We’ve all checked this box after selecting images of streetlights, bicycles, train tracks, animals — or any manner of random categories — on grids on our screens. In theory, it’s supposed to filter humans from fake bots, but today’s bots are sophisticated enough to bypass this kind of security.
Enter go-to-market security provider CHEQ, which was launched in 2016 to help marketing companies identify and thwart such bots, fake users, skewed data and other invalid traffic. To further bolster these capabilities, the Tel Aviv-headquartered company today announced its acquisition of cybersecurity company Ensighten.
“The ‘fake web’ is wreaking havoc on business’ bottom lines,” said Guy Tytunovich, CHEQ’s CEO. “Companies operating online at scale are exposed to huge risks and inefficiencies. It is virtually impossible to function efficiently today as a go-to-market organization when a huge portion of the traffic running your funnel isn’t authentic.”
A constant, evolving battle
An enormous amount of internet traffic is fake, automated or malicious — somewhere between 40 and 60%, by CHEQ’s estimates.
As Tytunovich explained, this can include bots clicking on ads, bad actors taking over customer accounts, and automated site traffic skewing business intelligence (BI) and marketing analytics.
Just this past year, for instance, PayPal acknowledged that 4.5 million fake new accounts were opened on its site — these likely looking to exploit $5 or $10 new user incentives.

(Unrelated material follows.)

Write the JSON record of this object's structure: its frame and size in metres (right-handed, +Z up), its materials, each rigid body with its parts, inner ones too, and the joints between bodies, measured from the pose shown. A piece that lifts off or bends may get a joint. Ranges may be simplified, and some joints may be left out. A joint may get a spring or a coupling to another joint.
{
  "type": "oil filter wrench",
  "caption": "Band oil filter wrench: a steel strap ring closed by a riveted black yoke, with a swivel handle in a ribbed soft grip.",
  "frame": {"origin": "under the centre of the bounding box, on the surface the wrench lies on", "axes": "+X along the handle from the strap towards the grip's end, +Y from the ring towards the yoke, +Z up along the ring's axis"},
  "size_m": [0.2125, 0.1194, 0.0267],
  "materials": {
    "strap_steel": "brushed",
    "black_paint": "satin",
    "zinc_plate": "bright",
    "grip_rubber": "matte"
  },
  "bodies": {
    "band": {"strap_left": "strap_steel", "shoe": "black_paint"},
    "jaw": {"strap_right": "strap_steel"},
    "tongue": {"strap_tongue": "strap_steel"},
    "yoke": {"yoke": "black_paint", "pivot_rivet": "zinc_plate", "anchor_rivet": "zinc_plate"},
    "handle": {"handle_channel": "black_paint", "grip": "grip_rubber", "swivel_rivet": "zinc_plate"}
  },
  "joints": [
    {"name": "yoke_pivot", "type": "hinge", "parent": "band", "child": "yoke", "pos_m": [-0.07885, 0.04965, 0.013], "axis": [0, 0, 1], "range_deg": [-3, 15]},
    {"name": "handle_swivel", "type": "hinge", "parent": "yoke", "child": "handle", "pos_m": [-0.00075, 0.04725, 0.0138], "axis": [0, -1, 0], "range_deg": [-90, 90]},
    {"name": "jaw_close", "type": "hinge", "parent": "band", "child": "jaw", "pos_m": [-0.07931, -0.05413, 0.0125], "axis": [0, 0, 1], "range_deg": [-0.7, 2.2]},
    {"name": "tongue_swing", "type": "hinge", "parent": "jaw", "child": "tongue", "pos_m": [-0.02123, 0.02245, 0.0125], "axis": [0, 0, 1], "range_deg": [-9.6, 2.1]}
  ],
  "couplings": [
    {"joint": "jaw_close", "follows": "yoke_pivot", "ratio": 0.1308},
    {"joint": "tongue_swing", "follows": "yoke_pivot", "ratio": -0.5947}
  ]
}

Then there was the high-profile pausing of Elon Musk’s Twitter takeover bid — a decision that the multibillionaire attributed to bots and fake accounts.
CHEQ itself analyzed 5.2 million visits originating from Twitter to its own customers’ websites. This research revealed that 11.7% of such visits were bots. But, as Tytunovich pointed out, this is a conservative estimate, as it only accounted for bots that clicked on ads.
In response to ever-expanding threats, the global bot-management solution market is expected to grow from $1.5 billion in 2018 to $3.2 billion by 2030, representing a compound annual growth rate (CAGR) of more than 16%. This comes as the overall cybersecurity market is also expected to continue on a track of exponential growth — by one measure, from Fortune Business Insights, as being worth $366 billion by 2028 (well more than double its 2020 valuation of $153.2 billion).
A legitimate customer? CHEQ says think again
The impact of the fake web is immense: CHEQ research revealed that it costs businesses roughly $42 billion every year.
CHEQ, which competes in the bot-detection market with Netacea, Datadome and Cloudflare, also discovered in an analysis of more than 50,000 global websites that 470 million “online shoppers” are actually bots and fake users. These include malicious scrapers, fraudsters and account takeover bots.
Furthermore, according to CHEQ research:
- 32% of all organic and direct traffic arriving at retailer websites comes from invalid sources.
- 25% of invalid traffic comes from automated tools.
- One-third of all online shoppers on the most recent 2021 Black Friday were bots.
- Ecommerce sites lose $2.34 billion to invalid ad clicks.
- Bots abandoning carts cost companies $5.7 billion.
Tytunovich also noted that nearly half a billion ecommerce website visitors every year are not authentic human users — thus, they do not have the intent, let alone the ability, to purchase. The most prevalent ecommerce cyber schemes include click fraud, credit card fraud, user-journey hijacking and cookie stuffing (the practice of dropping multiple affiliate cookies on a user’s browser to claim sales commissions).
“We have seen threats caused by the fake web specifically impact ecommerce businesses in a major way,” said Tytunovich. “An abundance of bots can lead to loss of customer trust, as well as private data leaks, and search visibility issues for the brand. This has become a strategic issue for retailers who want to maintain a sustainable business in the online world.”
All this leaves marketing teams wasting resources attracting fake users, sales teams spending time and money nurturing invalid leads, and firms pouring millions into analyzing inaccurate data collected from bot traffic, Tytunovich said.
CHEQ’s business mission is to help ensure that marketing funnels, sales pipelines, websites, forms, shopping carts, data and analytics aren’t being compromised by bots, fake traffic or malicious users.
CHEQ secures vulnerabilities in one central hub and its tools run more than 2,000 real-time cybersecurity challenges on website visitors to verify legitimacy. Its technology also mitigates bots and performs behavioral analysis to distinguish between good or bad traffic.
The company has a network of more than 14,000 customers, and it performs weekly analysis of 25 trillion interactions, events and engagements to help power its algorithms and databases, said Tytunovich.
CHEQ’s acquisition of California-based Ensighten will help CHEQ expand into other vulnerable areas including customer safety, privacy enforcement and data security, Tytunovich said. Ensighten specializes in privacy compliance enforcement, customer hijacking prevention and anti-data exfiltration (ADX).
CHEQ, which acquired Ensighten for an undisclosed sum, has raised a total of $183 million in funding to date. This includes its most recent $150 million series C round in February.